One is to retell some of Mark's stories that demonstrate the captivity of people who come to Jesus. A man in captivity to demonic powers (1:21-28). A man in captivity to leprosy (1:40-45). A man in captivity to sin and paralysis (2:1-12). A woman in captivity to a twelve-year flow of blood (5:25-34); and others. [p. 163]
A related approach is to tell stories of modern people in their multiple captivities. with this suggested closing:
I am the Son of Man who has come to serve you. I have come give my life as a ransom. I have come to redeem you from all your captivities. I have come to ransom your life from sin. I have come to ransom your life from the powers of evil. I have come to ransom your life from death. I have come to suffer and die that you might live and serve under the sign of the cross. Amen [p. 163]
I offer a final summary from Perkins [Mark, New Interpreters Bible]

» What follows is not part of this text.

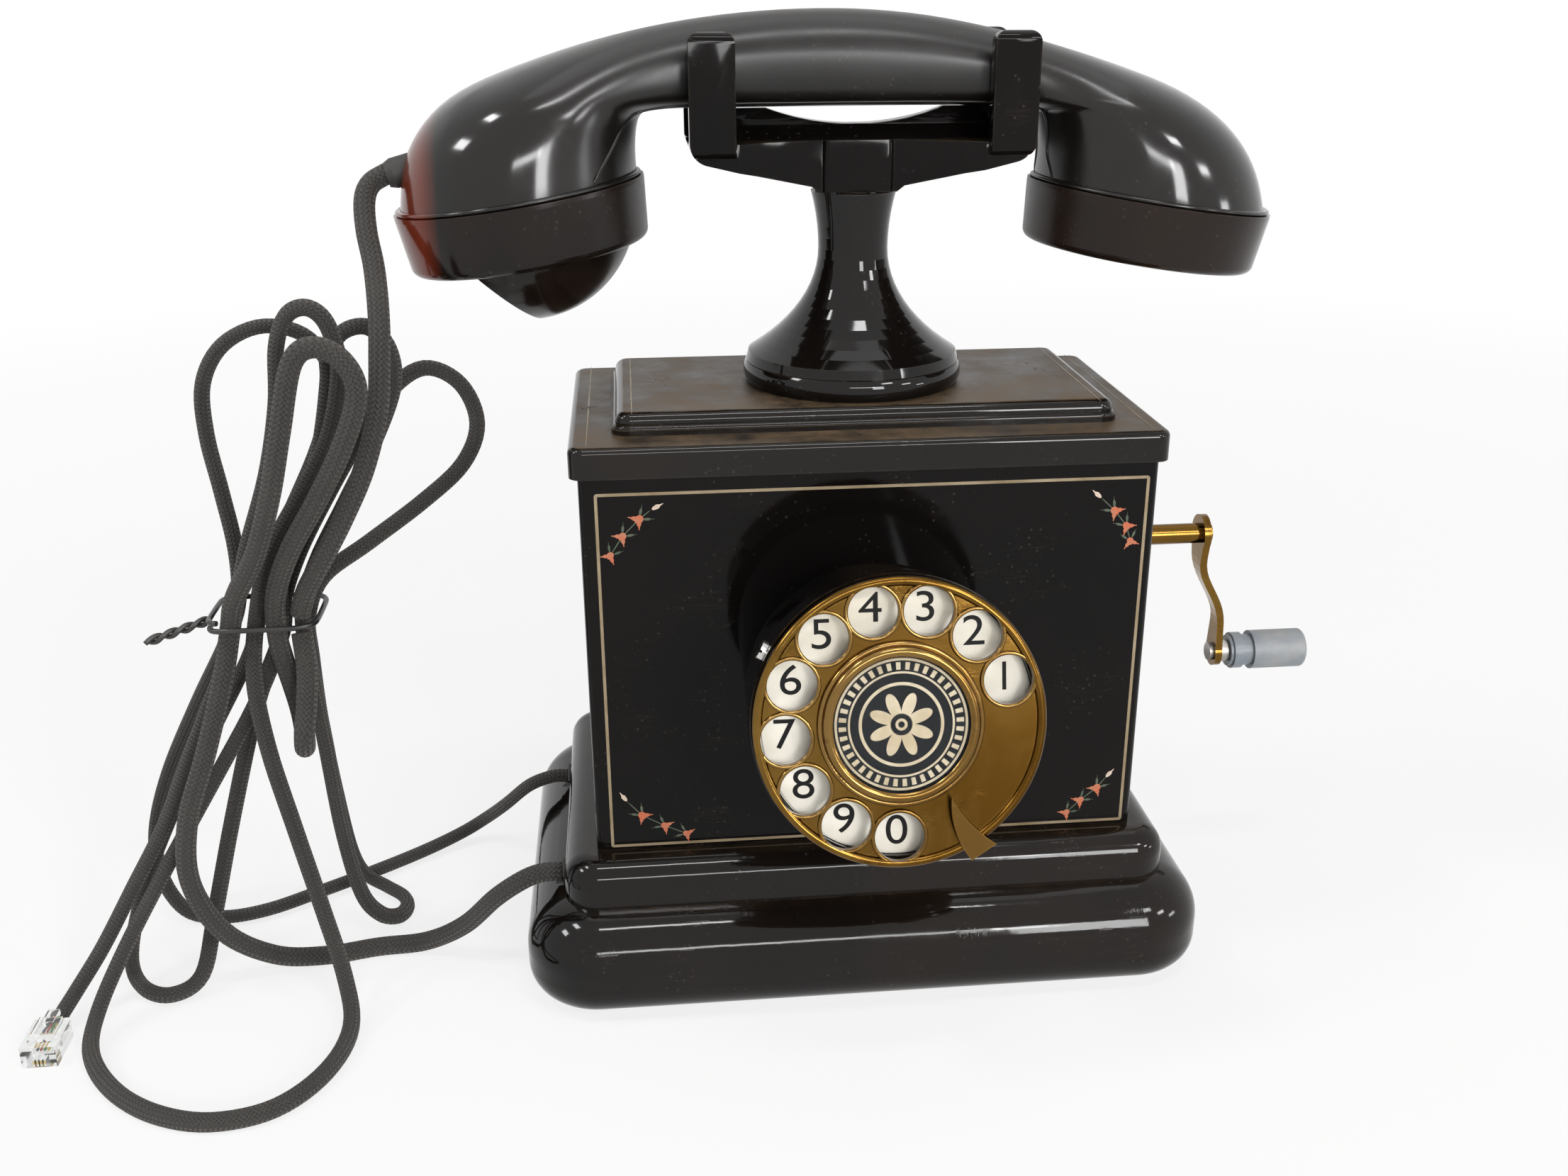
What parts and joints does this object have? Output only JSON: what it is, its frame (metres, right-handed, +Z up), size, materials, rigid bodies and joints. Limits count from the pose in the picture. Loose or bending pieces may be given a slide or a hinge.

This final section parallels the opening exhortation to bear one's cross in imitation of the Son of Man who came to serve (8:34-38). The self-denial associated with the cross does not always mean martyrdom, even in Mark. Another form of self-denial has been emphasized throughout these chapters: denying the human demand for honor, power, and status. The repeated struggles for honor among the disciples show what a difficult task that reversal of values is. The image of ransom as liberation from slavery opens up an additional dimension of Jesus' self-sacrifice. It is the true meaning of the victory over evil, which has been enacted in Jesus' healings and exorcisms. [p. 654]
While we are not called to be a ransom for many, are we as individuals and congregation's called to be self-sacrificing (not maintaining ourselves) in our mission to serve each other and be slaves to all?